Alaska Permanent Fund will form a strategic partnership with Apollo under the firm’s private market external chief investment officer program. The partnership will invest in private credit though funds and direct investments, through varying structures, according to a statement from Alaska.

Alaska Permanent Fund also said it allocated $800 million to private equity, including up to $200 million in co-investments. The fund did not disclose the names of any of the specific funds.

All told, Alaska said its private equity portfolio now tips the scales at $2.3 billion.

“It has been ten years since the Permanent Fund was first invested in private equity as a way to increase the diversification of its investments,” Bill Moran, board chairman, said in a prepared statement. ”We have been pleased with the success of this program and have added other private asset portfolios over the years, each providing different risk and return advantages.”

The board compared the Apollo program to its 2013 initiative with the Carlyle Group.
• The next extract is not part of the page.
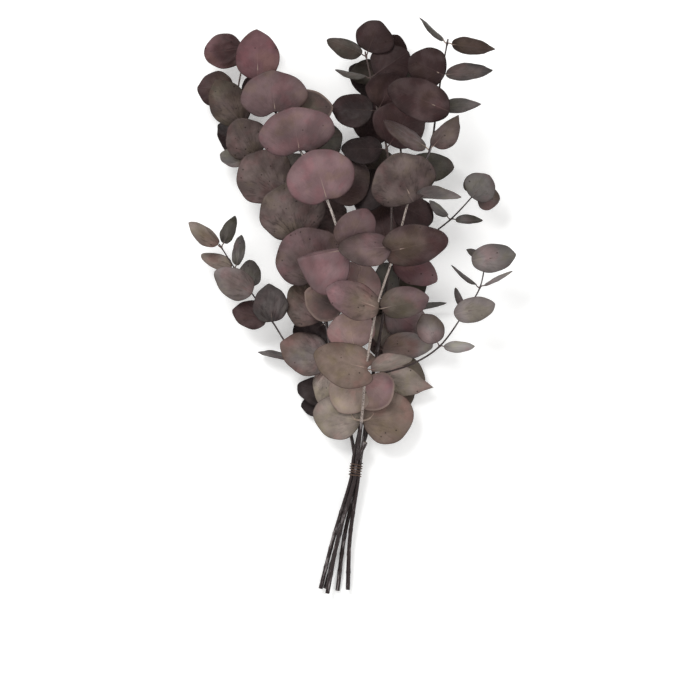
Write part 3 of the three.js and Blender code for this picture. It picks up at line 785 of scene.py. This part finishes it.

That program drew up to $375 million for primary investments in up to three Carlyle private equity funds including Carlyle International Energy Partners LP and NGP Natural Resources XI LP. A separate $375 million was set aside for pre-funding direct and other Carlyle investments, with a focus on natural resources, metals and energy.

Apollo declined to comment.

Separately, the Alaska Permanent Fund allocated up to $100 million to private credit investments to three managers: the mezzanine units of Oaktree Capital Management and Audax Group, as well as Crestline Investors Inc. Those three managers oversee about $1.2 billion.

Alaska Permanent Fund also allocated $400 million to infrastructure investments, including $200 million for co-investments. All told, the fund now manages $1.3 billion in infrastructure investments.

The fund also allocated $100 million to Arch Ventures VIII, a venture capital fund founded out of the Argonne National Laboratory and “one of the strongest in commercializing and licensing technologies from universities and national laboratories.”